Given task: Of the lines listed below, return exactly those that run from the line containing "Recreate this object" through the line containing "const BOSS_RADIUS = 10;", both included.

-- Begin Provided entries --

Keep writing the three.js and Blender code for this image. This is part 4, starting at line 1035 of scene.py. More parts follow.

-- End Provided entries --
-- Begin Provided entries --

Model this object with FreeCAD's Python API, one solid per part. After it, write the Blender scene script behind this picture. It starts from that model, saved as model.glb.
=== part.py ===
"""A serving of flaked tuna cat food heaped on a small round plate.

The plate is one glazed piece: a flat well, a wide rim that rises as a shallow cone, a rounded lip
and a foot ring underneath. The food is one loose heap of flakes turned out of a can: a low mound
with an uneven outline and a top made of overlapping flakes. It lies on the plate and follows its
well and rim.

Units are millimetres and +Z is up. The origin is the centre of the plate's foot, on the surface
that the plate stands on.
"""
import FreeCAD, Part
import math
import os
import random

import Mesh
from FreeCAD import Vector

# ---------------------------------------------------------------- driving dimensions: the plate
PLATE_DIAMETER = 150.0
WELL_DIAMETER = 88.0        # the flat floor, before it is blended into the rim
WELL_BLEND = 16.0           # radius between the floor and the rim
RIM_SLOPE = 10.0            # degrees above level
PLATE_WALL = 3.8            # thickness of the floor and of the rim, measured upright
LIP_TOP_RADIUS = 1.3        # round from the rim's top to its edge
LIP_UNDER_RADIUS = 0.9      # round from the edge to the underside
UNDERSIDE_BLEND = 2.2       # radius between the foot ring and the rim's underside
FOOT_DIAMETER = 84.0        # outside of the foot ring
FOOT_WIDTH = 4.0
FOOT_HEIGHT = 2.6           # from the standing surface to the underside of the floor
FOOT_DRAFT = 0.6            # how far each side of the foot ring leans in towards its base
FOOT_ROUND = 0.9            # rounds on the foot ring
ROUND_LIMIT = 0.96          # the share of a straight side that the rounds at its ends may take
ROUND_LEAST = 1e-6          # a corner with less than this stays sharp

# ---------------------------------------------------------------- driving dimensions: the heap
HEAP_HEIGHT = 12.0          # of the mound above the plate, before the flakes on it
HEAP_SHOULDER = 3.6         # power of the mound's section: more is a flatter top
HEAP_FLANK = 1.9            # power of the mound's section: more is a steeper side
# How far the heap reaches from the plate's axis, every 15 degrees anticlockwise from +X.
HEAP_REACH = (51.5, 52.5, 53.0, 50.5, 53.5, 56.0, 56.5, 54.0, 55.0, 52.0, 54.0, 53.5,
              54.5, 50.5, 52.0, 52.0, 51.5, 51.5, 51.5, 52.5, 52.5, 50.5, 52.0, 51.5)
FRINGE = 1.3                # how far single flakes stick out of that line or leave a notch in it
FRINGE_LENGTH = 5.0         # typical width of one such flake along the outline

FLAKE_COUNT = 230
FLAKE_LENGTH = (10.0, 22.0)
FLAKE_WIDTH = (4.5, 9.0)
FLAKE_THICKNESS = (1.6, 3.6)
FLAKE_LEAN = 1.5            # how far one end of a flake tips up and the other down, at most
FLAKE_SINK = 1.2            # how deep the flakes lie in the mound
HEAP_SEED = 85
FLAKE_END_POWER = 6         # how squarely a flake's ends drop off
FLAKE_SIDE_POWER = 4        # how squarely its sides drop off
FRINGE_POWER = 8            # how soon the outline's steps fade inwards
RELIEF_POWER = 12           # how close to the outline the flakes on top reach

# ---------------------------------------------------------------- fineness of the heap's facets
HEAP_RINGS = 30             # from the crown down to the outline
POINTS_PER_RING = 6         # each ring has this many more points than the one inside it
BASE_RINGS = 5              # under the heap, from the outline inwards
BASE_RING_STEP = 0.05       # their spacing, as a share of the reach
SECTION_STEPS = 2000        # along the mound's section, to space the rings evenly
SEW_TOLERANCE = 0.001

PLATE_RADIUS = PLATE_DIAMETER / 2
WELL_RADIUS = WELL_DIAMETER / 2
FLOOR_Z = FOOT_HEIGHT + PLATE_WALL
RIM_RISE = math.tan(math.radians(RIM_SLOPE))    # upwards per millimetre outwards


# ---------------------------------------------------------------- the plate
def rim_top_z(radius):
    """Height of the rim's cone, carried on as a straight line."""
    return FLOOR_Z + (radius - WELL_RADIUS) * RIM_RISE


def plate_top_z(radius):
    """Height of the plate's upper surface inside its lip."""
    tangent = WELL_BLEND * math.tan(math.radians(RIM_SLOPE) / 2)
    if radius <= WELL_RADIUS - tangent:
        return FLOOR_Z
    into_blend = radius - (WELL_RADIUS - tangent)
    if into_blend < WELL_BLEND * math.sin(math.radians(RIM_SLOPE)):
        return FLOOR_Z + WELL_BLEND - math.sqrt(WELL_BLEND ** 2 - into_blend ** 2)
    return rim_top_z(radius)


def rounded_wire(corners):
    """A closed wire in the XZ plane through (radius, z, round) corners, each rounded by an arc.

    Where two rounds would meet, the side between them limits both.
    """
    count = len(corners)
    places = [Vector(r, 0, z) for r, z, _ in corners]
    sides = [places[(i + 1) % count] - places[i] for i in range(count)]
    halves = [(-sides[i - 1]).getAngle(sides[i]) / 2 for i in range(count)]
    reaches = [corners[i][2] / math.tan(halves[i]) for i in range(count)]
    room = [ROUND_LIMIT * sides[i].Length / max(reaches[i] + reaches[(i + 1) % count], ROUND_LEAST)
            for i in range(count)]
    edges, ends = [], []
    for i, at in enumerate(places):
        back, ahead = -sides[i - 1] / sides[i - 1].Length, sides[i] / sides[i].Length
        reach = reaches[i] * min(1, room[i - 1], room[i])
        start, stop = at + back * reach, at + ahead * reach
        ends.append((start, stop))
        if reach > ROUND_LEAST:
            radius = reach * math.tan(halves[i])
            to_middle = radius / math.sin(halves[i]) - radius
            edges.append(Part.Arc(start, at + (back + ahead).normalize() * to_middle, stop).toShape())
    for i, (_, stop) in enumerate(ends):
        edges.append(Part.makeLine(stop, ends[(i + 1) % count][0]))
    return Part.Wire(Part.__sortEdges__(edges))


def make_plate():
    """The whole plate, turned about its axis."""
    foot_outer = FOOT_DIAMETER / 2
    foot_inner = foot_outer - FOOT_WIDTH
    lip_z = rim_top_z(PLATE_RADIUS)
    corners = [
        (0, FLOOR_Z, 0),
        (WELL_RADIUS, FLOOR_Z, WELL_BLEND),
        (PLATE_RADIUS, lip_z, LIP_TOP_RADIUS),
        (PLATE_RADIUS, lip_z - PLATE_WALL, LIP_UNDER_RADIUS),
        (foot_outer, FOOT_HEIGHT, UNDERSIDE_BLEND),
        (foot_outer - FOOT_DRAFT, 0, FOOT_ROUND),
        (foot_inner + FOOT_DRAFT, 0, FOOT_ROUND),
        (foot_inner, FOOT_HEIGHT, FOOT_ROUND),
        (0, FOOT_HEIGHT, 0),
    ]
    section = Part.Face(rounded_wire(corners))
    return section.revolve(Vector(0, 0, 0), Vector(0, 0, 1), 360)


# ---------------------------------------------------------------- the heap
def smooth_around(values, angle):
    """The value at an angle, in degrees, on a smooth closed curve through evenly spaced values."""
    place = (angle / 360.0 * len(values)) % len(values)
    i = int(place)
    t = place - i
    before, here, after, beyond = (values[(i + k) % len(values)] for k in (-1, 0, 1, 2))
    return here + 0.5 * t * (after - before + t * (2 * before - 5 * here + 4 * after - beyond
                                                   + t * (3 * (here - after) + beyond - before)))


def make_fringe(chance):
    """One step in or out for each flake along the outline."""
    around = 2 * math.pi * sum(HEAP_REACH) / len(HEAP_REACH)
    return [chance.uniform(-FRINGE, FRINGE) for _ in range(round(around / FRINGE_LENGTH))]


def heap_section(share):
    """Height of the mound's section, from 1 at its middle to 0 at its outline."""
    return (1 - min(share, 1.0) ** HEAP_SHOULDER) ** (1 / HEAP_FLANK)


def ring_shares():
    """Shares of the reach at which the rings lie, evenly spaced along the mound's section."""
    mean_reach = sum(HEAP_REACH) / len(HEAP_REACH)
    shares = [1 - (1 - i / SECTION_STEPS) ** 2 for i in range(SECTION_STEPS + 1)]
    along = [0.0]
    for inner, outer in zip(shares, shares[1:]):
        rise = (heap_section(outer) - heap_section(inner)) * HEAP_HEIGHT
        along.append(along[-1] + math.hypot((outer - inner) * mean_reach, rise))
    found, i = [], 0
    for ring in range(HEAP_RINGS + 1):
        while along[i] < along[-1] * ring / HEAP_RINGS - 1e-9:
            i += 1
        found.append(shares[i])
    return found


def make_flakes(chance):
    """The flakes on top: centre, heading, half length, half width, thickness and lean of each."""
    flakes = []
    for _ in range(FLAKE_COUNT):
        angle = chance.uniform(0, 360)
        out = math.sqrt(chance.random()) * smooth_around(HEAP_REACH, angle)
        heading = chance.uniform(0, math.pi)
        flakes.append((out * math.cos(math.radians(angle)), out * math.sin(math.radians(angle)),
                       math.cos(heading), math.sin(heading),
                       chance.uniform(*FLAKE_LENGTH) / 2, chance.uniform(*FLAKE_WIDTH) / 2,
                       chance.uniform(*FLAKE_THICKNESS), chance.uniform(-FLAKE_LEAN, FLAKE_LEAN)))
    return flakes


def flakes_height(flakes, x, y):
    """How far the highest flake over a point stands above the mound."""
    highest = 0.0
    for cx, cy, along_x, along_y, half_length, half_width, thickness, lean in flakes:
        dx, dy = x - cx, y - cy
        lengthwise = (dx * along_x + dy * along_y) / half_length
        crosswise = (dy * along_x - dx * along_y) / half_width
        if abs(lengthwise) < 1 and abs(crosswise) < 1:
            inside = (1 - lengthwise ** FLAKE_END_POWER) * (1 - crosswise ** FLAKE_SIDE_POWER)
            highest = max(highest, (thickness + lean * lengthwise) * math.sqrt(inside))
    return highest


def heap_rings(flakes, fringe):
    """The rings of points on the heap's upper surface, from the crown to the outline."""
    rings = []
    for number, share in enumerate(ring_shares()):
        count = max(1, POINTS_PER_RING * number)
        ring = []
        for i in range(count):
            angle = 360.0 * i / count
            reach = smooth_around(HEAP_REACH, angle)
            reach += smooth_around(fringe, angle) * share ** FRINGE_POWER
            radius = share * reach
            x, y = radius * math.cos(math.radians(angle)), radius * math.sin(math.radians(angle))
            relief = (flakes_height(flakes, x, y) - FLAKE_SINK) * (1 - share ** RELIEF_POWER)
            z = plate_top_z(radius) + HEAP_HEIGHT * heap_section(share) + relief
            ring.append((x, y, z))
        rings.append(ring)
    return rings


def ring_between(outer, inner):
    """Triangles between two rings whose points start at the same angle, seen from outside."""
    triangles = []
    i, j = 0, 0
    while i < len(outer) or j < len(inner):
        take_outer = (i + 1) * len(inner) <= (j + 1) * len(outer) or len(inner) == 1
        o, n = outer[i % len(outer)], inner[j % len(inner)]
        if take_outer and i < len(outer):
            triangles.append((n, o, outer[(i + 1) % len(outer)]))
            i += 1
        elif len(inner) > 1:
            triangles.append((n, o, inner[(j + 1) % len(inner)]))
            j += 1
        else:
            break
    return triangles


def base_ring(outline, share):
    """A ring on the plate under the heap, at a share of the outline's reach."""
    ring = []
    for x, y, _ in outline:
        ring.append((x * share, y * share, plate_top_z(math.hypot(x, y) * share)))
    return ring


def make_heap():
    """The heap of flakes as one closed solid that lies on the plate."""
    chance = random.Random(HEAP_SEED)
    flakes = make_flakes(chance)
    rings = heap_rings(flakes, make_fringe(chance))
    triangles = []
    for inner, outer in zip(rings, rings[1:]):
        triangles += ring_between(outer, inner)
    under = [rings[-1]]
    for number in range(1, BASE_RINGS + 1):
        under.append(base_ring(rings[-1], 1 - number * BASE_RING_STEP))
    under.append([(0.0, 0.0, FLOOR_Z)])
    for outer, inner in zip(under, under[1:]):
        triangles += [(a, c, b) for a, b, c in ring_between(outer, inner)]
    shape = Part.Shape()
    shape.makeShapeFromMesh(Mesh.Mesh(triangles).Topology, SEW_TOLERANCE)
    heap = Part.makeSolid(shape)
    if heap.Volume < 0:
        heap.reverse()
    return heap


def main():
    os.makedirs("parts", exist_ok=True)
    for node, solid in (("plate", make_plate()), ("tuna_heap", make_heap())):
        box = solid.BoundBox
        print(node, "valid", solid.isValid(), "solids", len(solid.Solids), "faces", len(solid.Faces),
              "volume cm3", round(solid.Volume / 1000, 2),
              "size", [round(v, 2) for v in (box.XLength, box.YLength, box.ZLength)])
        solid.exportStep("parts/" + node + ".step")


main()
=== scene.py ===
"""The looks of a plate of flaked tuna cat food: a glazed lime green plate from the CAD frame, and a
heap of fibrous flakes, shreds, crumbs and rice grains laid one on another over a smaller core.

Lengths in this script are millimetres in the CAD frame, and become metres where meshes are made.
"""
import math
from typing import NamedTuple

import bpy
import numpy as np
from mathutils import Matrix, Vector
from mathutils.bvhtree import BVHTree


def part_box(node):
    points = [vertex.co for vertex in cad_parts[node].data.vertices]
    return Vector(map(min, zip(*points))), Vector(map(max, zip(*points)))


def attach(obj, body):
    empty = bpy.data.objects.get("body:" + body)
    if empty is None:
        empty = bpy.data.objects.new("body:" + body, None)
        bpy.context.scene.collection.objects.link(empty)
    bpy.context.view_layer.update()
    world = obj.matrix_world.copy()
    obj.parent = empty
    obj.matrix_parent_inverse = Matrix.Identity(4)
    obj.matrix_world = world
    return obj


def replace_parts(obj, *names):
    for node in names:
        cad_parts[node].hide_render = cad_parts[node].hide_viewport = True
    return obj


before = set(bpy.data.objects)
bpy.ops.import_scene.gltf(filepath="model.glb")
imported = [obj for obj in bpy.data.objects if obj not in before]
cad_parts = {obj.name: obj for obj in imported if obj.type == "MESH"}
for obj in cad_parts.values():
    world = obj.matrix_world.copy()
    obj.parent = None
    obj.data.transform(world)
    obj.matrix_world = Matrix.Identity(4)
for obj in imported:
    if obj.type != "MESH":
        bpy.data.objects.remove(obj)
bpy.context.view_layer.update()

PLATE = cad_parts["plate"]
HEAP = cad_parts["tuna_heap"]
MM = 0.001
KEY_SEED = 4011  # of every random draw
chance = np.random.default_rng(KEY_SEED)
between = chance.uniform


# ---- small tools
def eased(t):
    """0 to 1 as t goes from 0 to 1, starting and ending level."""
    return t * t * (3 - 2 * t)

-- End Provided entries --
-- Begin Provided entries --

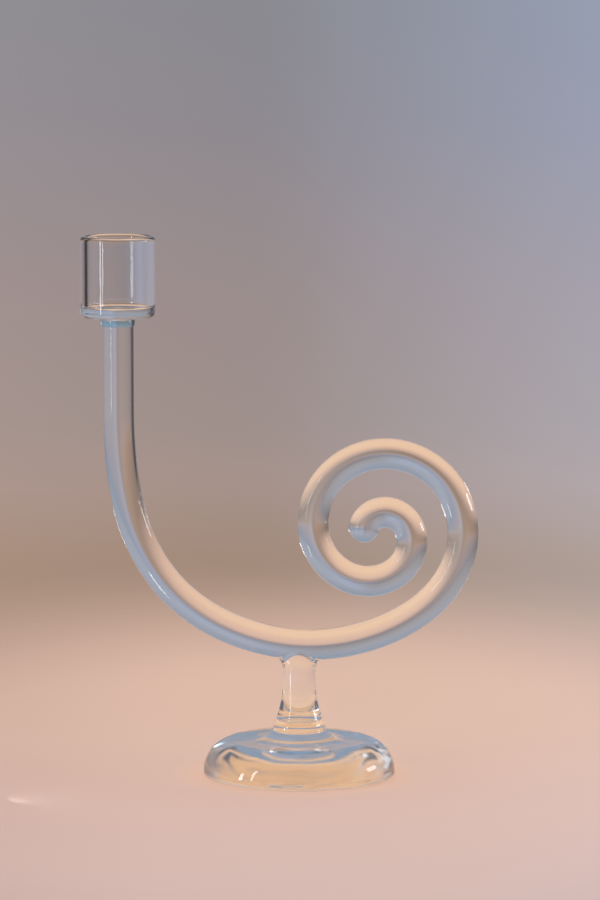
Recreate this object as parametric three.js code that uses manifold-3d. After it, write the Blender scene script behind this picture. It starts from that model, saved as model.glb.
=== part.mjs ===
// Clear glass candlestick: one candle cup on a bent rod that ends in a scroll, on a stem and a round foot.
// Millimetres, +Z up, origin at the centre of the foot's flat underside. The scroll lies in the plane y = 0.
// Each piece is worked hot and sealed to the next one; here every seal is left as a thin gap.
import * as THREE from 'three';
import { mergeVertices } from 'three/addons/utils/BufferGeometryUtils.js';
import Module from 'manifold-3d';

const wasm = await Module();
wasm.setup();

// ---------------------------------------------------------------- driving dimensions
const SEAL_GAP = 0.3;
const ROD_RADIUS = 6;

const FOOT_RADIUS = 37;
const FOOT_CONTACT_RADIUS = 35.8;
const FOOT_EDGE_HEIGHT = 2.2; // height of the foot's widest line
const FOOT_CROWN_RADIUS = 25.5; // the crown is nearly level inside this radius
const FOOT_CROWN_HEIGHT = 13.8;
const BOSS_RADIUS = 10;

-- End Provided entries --

Full output:
Recreate this object as parametric three.js code that uses manifold-3d. After it, write the Blender scene script behind this picture. It starts from that model, saved as model.glb.
=== part.mjs ===
// Clear glass candlestick: one candle cup on a bent rod that ends in a scroll, on a stem and a round foot.
// Millimetres, +Z up, origin at the centre of the foot's flat underside. The scroll lies in the plane y = 0.
// Each piece is worked hot and sealed to the next one; here every seal is left as a thin gap.
import * as THREE from 'three';
import { mergeVertices } from 'three/addons/utils/BufferGeometryUtils.js';
import Module from 'manifold-3d';

const wasm = await Module();
wasm.setup();

// ---------------------------------------------------------------- driving dimensions
const SEAL_GAP = 0.3;
const ROD_RADIUS = 6;

const FOOT_RADIUS = 37;
const FOOT_CONTACT_RADIUS = 35.8;
const FOOT_EDGE_HEIGHT = 2.2; // height of the foot's widest line
const FOOT_CROWN_RADIUS = 25.5; // the crown is nearly level inside this radius
const FOOT_CROWN_HEIGHT = 13.8;
const BOSS_RADIUS = 10;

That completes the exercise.